Day 5 – This was another difficult but spectacular day from High Moor to Lake Sirona. I woke early for a short jaunt to watch the sunrise over Federation Peak in the distance. We began through Titled Chasm and then the up and down of the Beggary Bumps. Trevor led the way down all the steep sections of rock. On more than one occasion I would have been in some difficulty if it was not for Trevor guiding my feet to the right places to make it down safely down the wet, slippery rock.
Our planned goal was Haven Lake. We made good time. We all had a swim in the Lake before pushing on to camp on the sensitive and exposed plateau adjacent to Lake Sirona. From here there were phenomenal views in the distance to Lake Pedder on one side and Federation Peak the other. We climbed to the top of a large cliff to watch the sunset. It was another amazing day.

Day 6 – After a superb sunrise we climbed Mt Scorpio just off the track (I stupidly decided not to take my camera but from memory the views were stunning.) Shortly after, we continued past the turn off down Kappa Moraine where many parties exit the range. From the junction it was a relatively easy walk to Promontory Lake.
In the afternoon, we made the return side trip to Mt Canopus. But once we returned we were too tired to climb the nearby Carina Peak given we had a long day ahead.

Day 7 – In the morning we began walking in thick fog and the track was hard to find. Trevorr used the GPS and map on his phone to navigate for the first time. If I was alone, I would have been utterly lost. After we found the track, we continued along Centaurus Ridge and the fog cleared. We had lunch before climbing West Portal, the highest peak in the Western Arthurs for some more spectacular views.
Actually, Bruce climbed it twice. The second summit was reached in record time after realising when we returned to our packs that he had left his beloved (and by now worse for wear) gloves on the top. From here it was fairly easy walking to Lake Rosanne to camp for the night. I camped beside a large boulder, and the others camped closer to the lake. The campsites looked like they could get quite wet after rain.

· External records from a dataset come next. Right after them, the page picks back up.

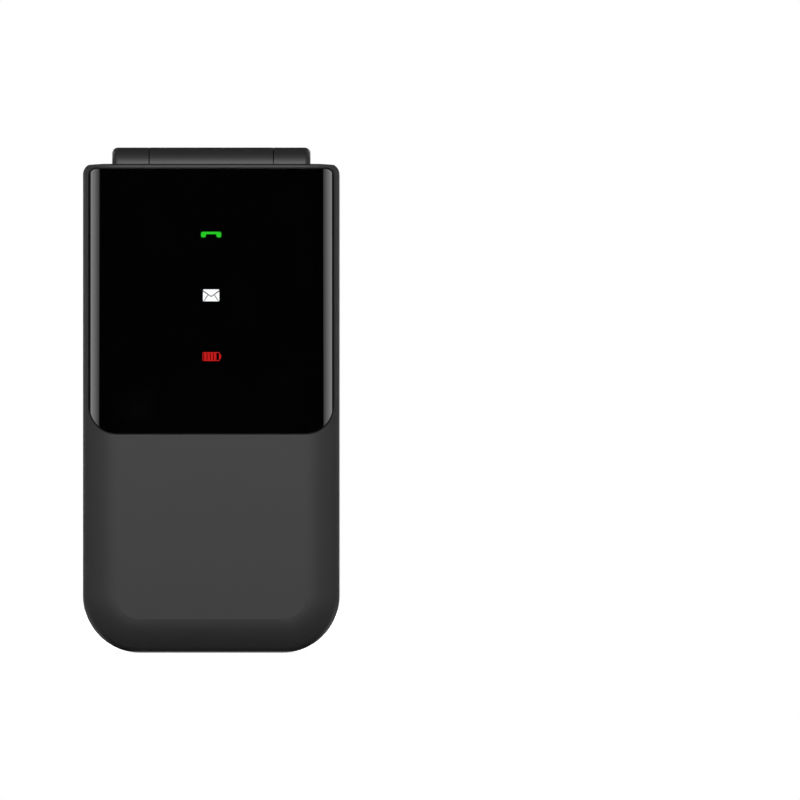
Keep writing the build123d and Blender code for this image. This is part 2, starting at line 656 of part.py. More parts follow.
keypad = slab(outline(edge_inset), base_in, base_edge) - (Pos(0, 0, -edge_inset) * base_top)
keypad -= knuckle_room(-barrel_half - knuckle_clear, barrel_half + knuckle_clear)
keypad -= foot_bevel(base_in, -1)
keypad += slab(outline(wall + 0.1), base_edge, base_in + keypad_cover_thick) & \
    block(-half_w, half_w, -9, 9, 0, base_cavity_top - 0.1)
for x, z in posts:
    keypad += rod_y(x, z, 1.9, base_in + keypad_cover_thick - 0.1, tray_y0)
    keypad -= rod_y(x, z, 0.72, base_in + 0.9, tray_y0 + 1)
for x, z, w, h in plain_keys.values():
    keypad -= slab(key_shape(x, z, w, h, key_clear), base_in - 1, key_under + 0.5)
keypad -= rod_y(0, nav_z, nav_radius + key_clear, base_in - 1, key_under + 0.5)
mic_z, mic_hole = 5.2, 0.5
keypad -= rod_y(0, mic_z, mic_hole, base_in - 1, key_under)
save("keypad_cover", keypad)

sheet_half = half_w - 2.8
sheet_area = rounded(-sheet_half, sheet_half, 0.111 * body_top, body_top - 13.1, 1.5)
mat = slab(sheet_area, mat_y0, mat_y1)
sheet = slab(sheet_area, mat_y1, sheet_y1)
dome_spots = [(x, z) for x, z, w, h in plain_keys.values()]
for x, z in dome_spots:
    mat -= rod_y(x, z, 2.3, mat_y0 - 1, mat_y1 + 1)
mat -= rod_y(0, nav_z, pad_out + 0.25, mat_y0 - 1, mat_y1 + 1)
for x, z in dome_spots + [(0, nav_z)]:
    dome = Pos(x, mat_y1, z) * Rot(90, 0, 0) * Cone(2.0, 1.0, dome_h, align=(Align.CENTER,
                                                                             Align.CENTER, Align.MIN))
    sheet += dome
save("keypad_mat", mat)
save("dome_sheet", sheet)

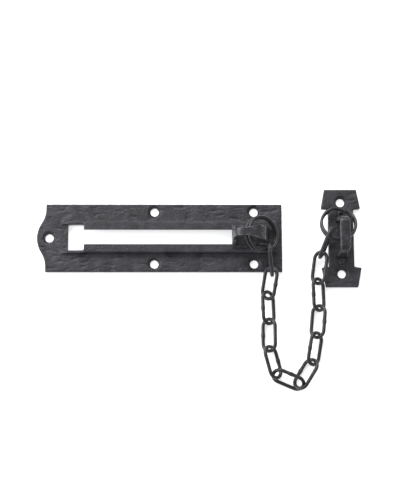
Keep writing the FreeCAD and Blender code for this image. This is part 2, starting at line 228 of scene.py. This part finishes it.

Day 8 – The day commenced with rain; amazingly the first we had experienced for the whole trip. We descended off the Western Arthurs down to cross Pass Creek, then up Luckman’s Lead to the Eastern Arthurs. We set up tents at the platforms at Stuarts Saddle, amid stunning pandani laden forest, just in time to retreat when it started to rain heavily. From the tent platform we could see Federation Peak across the valley.

Day 9 – We continued through the heart of the Eastern Arthurs to a Hanging Lake, very close to our goal of Federation Peak. It was another day of phenomenal views. There was boardwalk protecting the sensitive alpine herb fields. At some point, Trevor remarked that we must take as many photos as possible of the boardwalk to include in a trip report to prove just how the Arthurs walk is really easy and flat. But that might be a bit misleading. At one point around Four Peaks, we were met with a cliff about 5-6 metres high.

Day 10 – Federation Peak: summit day. From Hanging Lake, we followed the Southern Traverse. Trevor led the way up the direct ascent of Federation Peak. He consulted John Chapman’s notes and followed the cairns. Initially there was some steep scrambling and then near the top was a narrow traverse across an almost vertical rockface with Lake Geeves 600 metres below. As always, Bruce and I let Trevor go first. Trevor continued further than necessary and ended up the other side of nasty bulge. Instead of turning back (he said he was too scared to do it again) he forged his own substantially harder route up before he told us to go the easier (normal) way. After the ledge it was an easy scramble to the top of Federation Peak where we enjoyed magnificent panoramic views of mountainous wilderness in all directions including back across both the Eastern and Western Arthurs. After returning to Hanging Lake we climbed Geeves Bluff for another glorious sunset.

Day 11 – Hanging Lake to Crest Camp. This was another tough day heading around Federation Peak on the Southern Traverse (with packs this time) then down Moss Ridge which was about five hours of steep slippery descending through thick forest. Bruce raced ahead. By now Trevor had only one fully functional knee. I was also starting to feel my knees were not at their best. I felt like the descent continued forever. I barely took my camera out for any photographs as I was deep in concentration, for hours, watching where to put my feet, and trying to avoid hitting branches with my head, just hoping it would end.

Day 12 – After I slept in the others helped me pack up my tent in the rain. We walked through the forest from Crest Camp to an unnamed Camp on the Lake Sydney Track. Although walking was relatively flat through buttongrass plains and beautiful rainforest it was a hard day of mud and leeches. In the evening we all retreated early to our tents to escape the mosquitos, leeches and ticks.

Day 13 – With a day to spare we set off on a side trip to Lake Sydney through cold, muddy, wet forest, then back again before walking on to another unnamed campsite beside a creek three or so kilometres before the end of the walk.

Day 14 – After a couple of hours easy walking and we made it to Farmhouse Creek completing the Arthur Range traverse.
This was by far the most difficult but most spectacular walk I have ever done. We had amazing weather and saw some brilliant cloud formations in the rugged terrain. Massive thanks to Trevor Jones for leading Bruce Hood and me there and bringing us back safely. ABW really does take you places. I am so grateful to be able to see such a spectacular corner of creation. I often dream of returning.